- [SHORT EXERCISE] List all lines in the material below that contain "materials".

- [DATASET CONTENT]
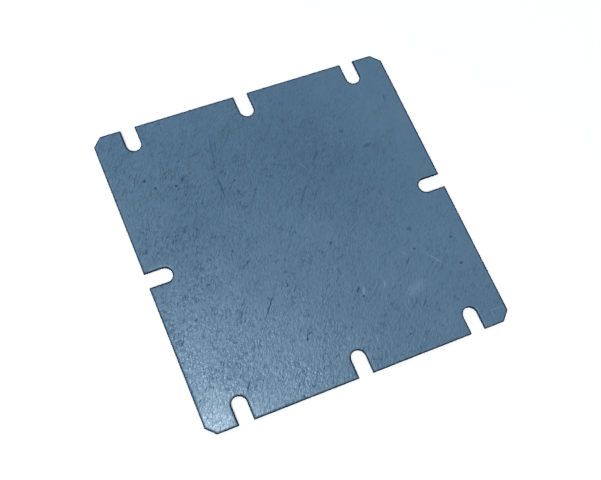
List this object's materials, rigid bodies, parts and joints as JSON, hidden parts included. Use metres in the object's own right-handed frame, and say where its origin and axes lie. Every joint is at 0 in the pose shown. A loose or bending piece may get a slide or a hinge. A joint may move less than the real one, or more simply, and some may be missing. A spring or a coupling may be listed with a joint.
{
  "type": "base plate",
  "caption": "Square flat sheet-steel base plate with cropped corners and open-ended, round-bottomed fixing slots along its edges.",
  "frame": {"origin": "middle of the underside", "axes": "+Z out of the face that carries the equipment, where the cut edge is rolled over. +X along the two edges with three slots each, +Y along the two edges with one slot each"},
  "size_m": [0.148, 0.148, 0.0015],
  "materials": {
    "galvanised_steel": "hot-dip galvanised, minimised spangle, blue-grey"
  },
  "bodies": {
    "root": {"base_plate": "galvanised_steel"}
  },
  "joints": []
}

- [WRITTEN ANSWER]
List this object's materials, rigid bodies, parts and joints as JSON, hidden parts included. Use metres in the object's own right-handed frame, and say where its origin and axes lie. Every joint is at 0 in the pose shown. A loose or bending piece may get a slide or a hinge. A joint may move less than the real one, or more simply, and some may be missing. A spring or a coupling may be listed with a joint.
  "materials": {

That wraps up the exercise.